Новый Мир Новый Мир - Новый Мир ( № 12 2005)
Но миф мифом, а что в нем актуального сегодня?
Больше, чем вчера. И это на поверхности: без малого полтора столетия спустя Россия вернулась к государственному “дикому” капитализму, подобно второгоднику в школе (при том, что нынешний уровень гражданских свобод, образования и технологий той эпохе даже не снился, так что — не вполне и “второгоднику”). “Анна Каренина” — наиболее “газетный” роман Толстого, самые злободневные темы тех лет горячо обсуждаются на его страницах: независимые суды, пресса, земства, автономия университетов, спиритизм, дарвинизм, библейская критика и “историческая школа” в живописи и литературе, государственная коррупция, балканский вопрос, голод в России и положение крестьян, сельскохозяйственные и банковские тонкости, головокружительные карьеры переходного времени и фантастическое обогащение “железнодорожных королей”, мало чем отличающихся от нынешних олигархов (ощущение дежа-вю развивается от выражений вроде “чисто конкретно” или “одного боишься — это встречаться с русскими за границей”).
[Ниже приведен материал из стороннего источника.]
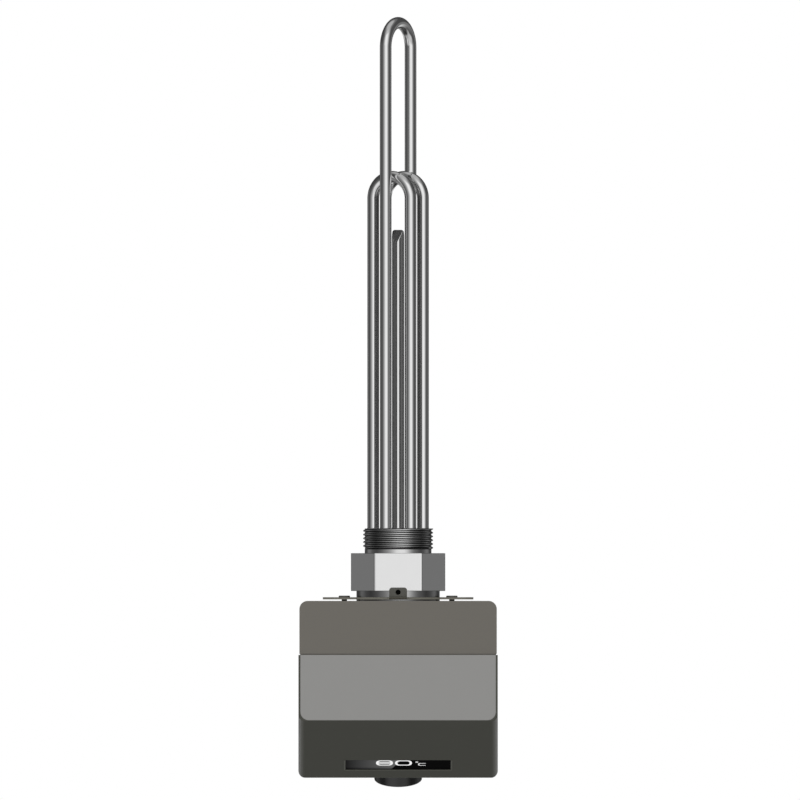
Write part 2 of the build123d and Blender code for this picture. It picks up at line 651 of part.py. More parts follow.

Многое из этого и сегодня если не “горячо”, то “тепло” (а в советское время казалось: прошлый век, доисторический период!), но дело даже не в параллелях, а в общем ощущении огромной общественной сумятицы после длительного застоя, что позволяет сторонним наблюдателям называть Россию “страной хронической катастрофы” и, как встарь, ассоциировать ее с впадающим в спячку медведем. Толстого и самого в армейских, а затем в литературных и светских кругах считали за глаза диковатым и даже “звероватым” созданием, да и Ленин не без оснований усмотрел в юродивом графе “мужика” и “зеркало русской революции”. Случается, однако, — то, что тяжело или даже невыносимо в общежитии, идет на пользу творчеству.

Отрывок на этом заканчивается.